# Chicken Fountain Automatic Water Feeder



## Keith (Jun 19, 2012)

We got our Chicken Fountain Automatic Water Feeder this week and can't wait to install it over the weekend.

It hooks up to a garden hose so your watering system becomes fully automated, no more changing out water dishes.

We will be installing it in our new chicken tractor over the weekend and will have a full tutorial article on Monday.


----------



## Sundancers (Jun 20, 2012)

Can't wait to see how it works!


----------



## Jason (Jun 24, 2012)

Yeah really. Looking forward to this one!


----------



## ThreeJ (Jun 28, 2012)

Looks good, waiting for your reveiw.


----------



## Apyl (Jun 20, 2012)

Does the hose always have to be running when its hooked up?


----------



## TheChickenFountain (Jun 21, 2012)

Apyl said:


> Does the hose always have to be running when its hooked up?


The hose only runs when the water control valve in the system detects that the chickens have drank water. The control valve will turn on and replenish the water it needs then cut the water off.


----------



## Apyl (Jun 20, 2012)

TheChickenFountain said:


> The hose only runs when the water control valve in the system detects that the chickens have drank water. The control valve will turn on and replenish the water it needs then cut the water off.


Ok, so the hose has to stay attached. Not sure how DH would like the hose running across the yard at all times. Hmmm . What about in the winter ? I'm in Wisconsin so have extreme cold and lots of snow. Will this work with the hose in the winter without freezing and busting? I also have a well with a pump that runs everytime my lines loose a little pressure. The product sounds interesting, I am just wondering if it would fit my needs.


----------



## TheChickenFountain (Jun 21, 2012)

Apyl said:


> Ok, so the hose has to stay attached. Not sure how DH would like the hose running across the yard at all times. Hmmm . What about in the winter ? I'm in Wisconsin so have extreme cold and lots of snow. Will this work with the hose in the winter without freezing and busting? I also have a well with a pump that runs everytime my lines loose a little pressure. The product sounds interesting, I am just wondering if it would fit my needs.
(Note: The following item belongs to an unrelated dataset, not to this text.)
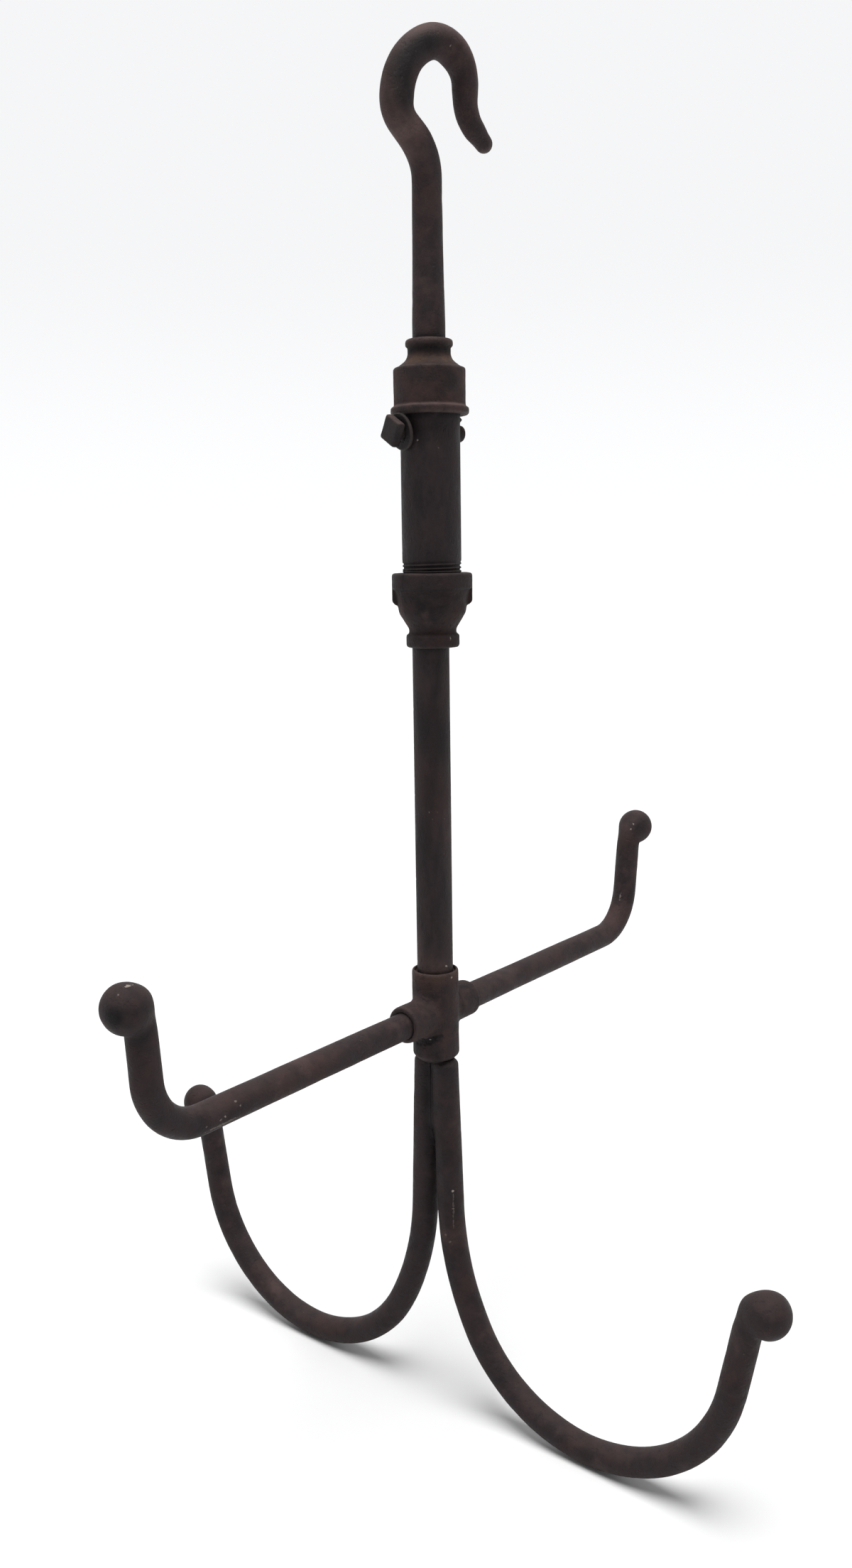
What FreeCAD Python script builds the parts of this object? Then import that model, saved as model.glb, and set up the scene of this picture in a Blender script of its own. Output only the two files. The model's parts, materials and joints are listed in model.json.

Yes the hose does have to stay connected unless you want to use the unit in the manual mode. To use it manually you would fill the unit with the correct amount of fresh water by the access cap. We have addressed the issue of freezing by selling a heater system that prevents The Chicken Fountain from freezing up in the winter. You remove the access cap, drop in our heater and plug it in. As far as the garden hose goes we use a 48 watt pipe heating cable on our hose. We just wrap it around the hose and plug that in also. It keeps the hose above freezing even under the snow..Some people choose to just use the heater and manually fill the unit during the deep cold months but we have never had a problem with the pipe wrap on our garden hose. We also have a well here on the farm and our pump runs when the water is turned on. Every time the chickens drink it will not result in the water running into the unit. Typically they have to remove roughly .5 gallons before the water control valve detects the water loss and refills. I'm sorry I cant help you with the hose running across the yard, but unless you have a water bib close to your coop there really are not many choices other then using it in the manual mode..
I hope this helped to answer some of your questions...


----------